A New, Precise Constitutive Model and Thermal Processing Map Based on the Hot Deformation Behavior of 2219 Aluminum Alloy

Abstract

To study the hot deformation behavior of and obtain the optimal hot processing parameters for 2219 aluminum alloy, a new, precise constitutive model based on the partial derivative of flow data was constructed and hot processing maps were constructed based on the new model. First, isothermal compression experiments were conducted at strain rates of 0.01–10 s−1 and temperatures of 573–773 K, and the high-order differences of the logarithmic stress with respect to the temperature and logarithmic strain rate were calculated. Second, a new, precise constitutive model based on the high-order differences was constructed, and the predictive accuracies of the new model and the Arrhenius model were compared.
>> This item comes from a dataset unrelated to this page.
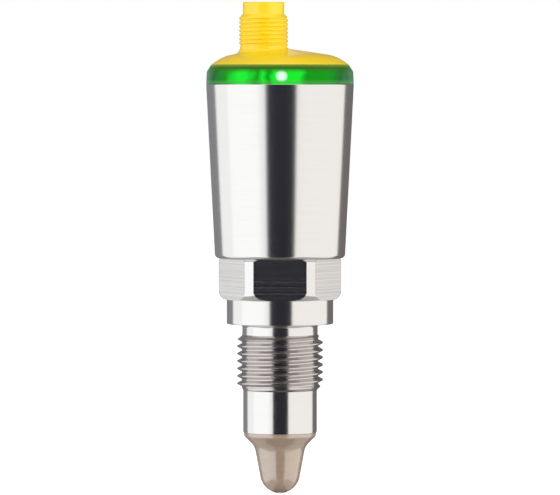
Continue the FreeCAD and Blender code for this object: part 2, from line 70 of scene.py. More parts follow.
# Heights and widths that come from the solid model
FITTING_LOW, FITTING_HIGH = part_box("process_fitting")
SHELL_LOW, SHELL_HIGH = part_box("housing_shell")
RING_LOW, RING_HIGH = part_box("light_ring")
CAP_LOW, CAP_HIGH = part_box("end_cap")
TIP_LOW, TIP_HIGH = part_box("sensor_tip")
INSERT_LOW, INSERT_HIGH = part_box("contact_insert")
SLEEVE_X = (INSERT_LOW.x + INSERT_HIGH.x) / 2


# Properties

def length(name, description, millimetres, lowest=0.0):
    """A size that a user would change, given in millimetres."""
    return FloatProperty(name=name, description=description, default=millimetres * MM,
                         min=lowest * MM, unit="LENGTH", precision=5)


def number(name, description, default, lowest):
    """How many steps, columns or rows."""
    return IntProperty(name=name, description=description, default=default, min=lowest)


def level(name, description, default):
    """A brightness, where 1 is white."""
    return FloatProperty(name=name, description=description, default=default, min=0.0)


def colour(name, description, red, green, blue):
    """A colour that a user would change, in linear values."""
    return FloatVectorProperty(name=name, description=description, subtype="COLOR", size=4,
                               min=0.0, max=1.0, default=(red, green, blue, 1.0))


class FittingSizes(bpy.types.PropertyGroup):
    """Sizes of the turned process fitting."""
    thread_radius: length("Thread radius", "Radius over the process thread's crests", 10.4775)
    thread_pitch: length("Thread pitch", "Rise of the process thread in one turn", 1.814)
    thread_depth: length("Thread depth", "Depth of the process thread's groove", 1.162)
    thread_land: length("Thread land", "Width of the process thread's crests and roots", 0.30)
    thread_fillet: length("Thread fillet", "Round on the process thread's crests and roots", 0.10)
    thread_length: length("Thread length", "Height of the threaded part, lead chamfers included", 13.6)
    crest_height: length("Crest height", "Height of one crest on the -X side", -5.476, lowest=-20)
    neck_radius: length("Neck radius", "Radius of the undercut above the thread", 9.2)
    neck_length: length("Neck length", "Height of the undercut below the collar", 2.6)
    neck_fillet: length("Neck fillet", "Round between the undercut and the collar", 0.9)
    shaft_radius: length("Shaft radius", "Radius of the plain shaft below the thread", 9)
    collar_radius: length("Collar radius", "Radius of the collar that seals on the vessel", 13)
    collar_height: length("Collar height", "Height of the collar", 5.9)
    across_flats: length("Across flats", "Width of the wrench hexagon", 27)
    hexagon_radius: length("Hexagon radius", "Radius that the hexagon's corners are turned to", 14.95)
    hexagon_top: length("Hexagon top", "Height of the hexagon's upper face", 16)
    hexagon_round: length("Hexagon round", "Round under the hexagon's corners", 2.1)
    hexagon_break: length("Hexagon break", "Bevel above the hexagon's corners", 0.4)
    spigot_radius: length("Spigot radius", "Radius of the spigot inside the shell", 13.2)
    chamber_radius: length("Chamber radius", "Radius of the nut's chamber", 10.5)
    chamber_floor: length("Chamber floor", "Height of the chamber's floor", 4)
    stem_radius: length("Stem bore radius", "Radius of the bore for the tip's stem", 5.05)
    tip_bore_radius: length("Tip bore radius", "Radius of the bore that the tip plugs into", 7.05)
    tip_bore_depth: length("Tip bore depth", "Depth of the bore that the tip plugs into", 12.5)
    edge_break: length("Edge break", "Round on the turned edges", 0.25)


class HousingSizes(bpy.types.PropertyGroup):
    """Sizes of the housing shell and the light ring."""
    bottom_radius: length("Bottom radius", "Radius of the shell at its foot", 15.85)
    bore_radius: length("Foot bore", "Radius of the bore that takes the fitting's spigot", 13.25)
    wall: length("Wall", "Wall of the shell", 1.4)
    ledge_height: length("Ledge", "Height of the foot that carries the boards", 5.8)
    rim_radius: length("Rim radius", "Radius of the bore for the light ring", 16.75)
    rim_depth: length("Rim depth", "Depth of the bore for the light ring", 4.5)
    foot_round: length("Foot round", "Round on the shell's lower edge", 1.1)
    top_round: length("Top round", "Round on the shell's upper edge", 0.15)
    ring_draft: length("Ring draft", "How far the ring's side leans in", 0.15)
    ring_shoulder: length("Ring shoulder", "Height of the ring's sloped shoulder", 1.7)
    ring_inset: length("Ring inset", "How far the shoulder comes in at the top", 1.25)
    ring_round: length("Ring round", "Round at the start of the shoulder", 1.1)
    ring_bore: length("Ring bore", "Radius of the ring's bore", 14.2)


class CapSizes(bpy.types.PropertyGroup):
    """Sizes of the end cap and its plug sleeve."""
    edge_radius: length("Edge radius", "Radius of the dome's lower edge", 16.7)
    shoulder_radius: length("Shoulder radius", "Radius where the dome turns down", 14)
    shoulder_height: length("Shoulder height", "Height of that turn above the ring", 2.05)
    crown_height: length("Crown height", "Height of the dome's middle above the ring", 4.2)
    blend: length("Blend", "Softness of the dome's turn", 1.4)
    wall: length("Wall", "Wall of the dome", 2.1)
    skirt_radius: length("Skirt radius", "Radius of the skirt inside the ring", 14.15)
    skirt_wall: length("Skirt wall", "Wall of the skirt", 2.2)
    base_radius: length("Base radius", "Radius of the sleeve below its thread", 5.75)
    foot_fillet: length("Foot fillet", "Largest round between the sleeve and the dome", 1.5)
    thread_radius: length("Thread radius", "Radius over the plug thread's crests", 5.97)
    thread_pitch: length("Thread pitch", "Rise of the plug thread in one turn", 1)
    thread_depth: length("Thread depth", "Depth of the plug thread's groove", 0.36)
    thread_crest: length("Thread crest", "Width of the plug thread's crests", 0.36)
    thread_root: length("Thread root", "Width of the plug thread's roots", 0.16)
    thread_fillet: length("Thread fillet", "Round on the plug thread's crests and roots", 0.12)
    thread_length: length("Thread length", "Height of the plug thread", 7.7)
    nose_radius: length("Nose radius", "Radius of the plain nose above the thread", 5.05)
    nose_length: length("Nose length", "Height of the plain nose", 2.9)
    nose_round: length("Nose round", "Round on the nose's rim", 0.35)
    socket_radius: length("Socket radius", "Radius of the plug socket", 4.3)
    carrier_bore: length("Insert bore", "Radius of the bore for the contact insert", 4.9)
    boss_radius: length("Boss radius", "Radius of the boss inside the cap", 6.4)
    boss_drop: length("Boss drop", "How far the boss hangs below the dome", 3.3)
    key_width: length("Key width", "Width of the socket's key", 1.2)
    key_height: length("Key height", "How far the key stands into the socket", 0.7)
    key_drop: length("Key drop", "How far the key ends below the rim", 2)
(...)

Finally, the hot processing maps of 2219 aluminum alloy were constructed using the new model, and its optimal hot processing parameters were validated with metallographic experiments. The results showed that a first-order approximation between logarithmic stress and temperature and a third-order approximation between logarithmic stress and the logarithmic strain rate need to be considered to construct a high-precision constitutive model without significantly increasing material parameters. The new model exhibited a significantly higher prediction accuracy than the Arrhenius model at a high strain rate and low temperature levels. With an increase in temperature, the energy dissipation increased at a constant strain rate, and with an increase in the strain rate, the energy dissipation first increased and then decreased at constant temperature. The best region for hot processing was located in the temperature range of 673–773 K and the strain rate range of 0.1–1 s−1. The results of microstructure analysis were in good agreement with the prediction results of hot processing maps. Hot processing maps can be used to guide the hot working process formulation of 2219 aluminum alloy.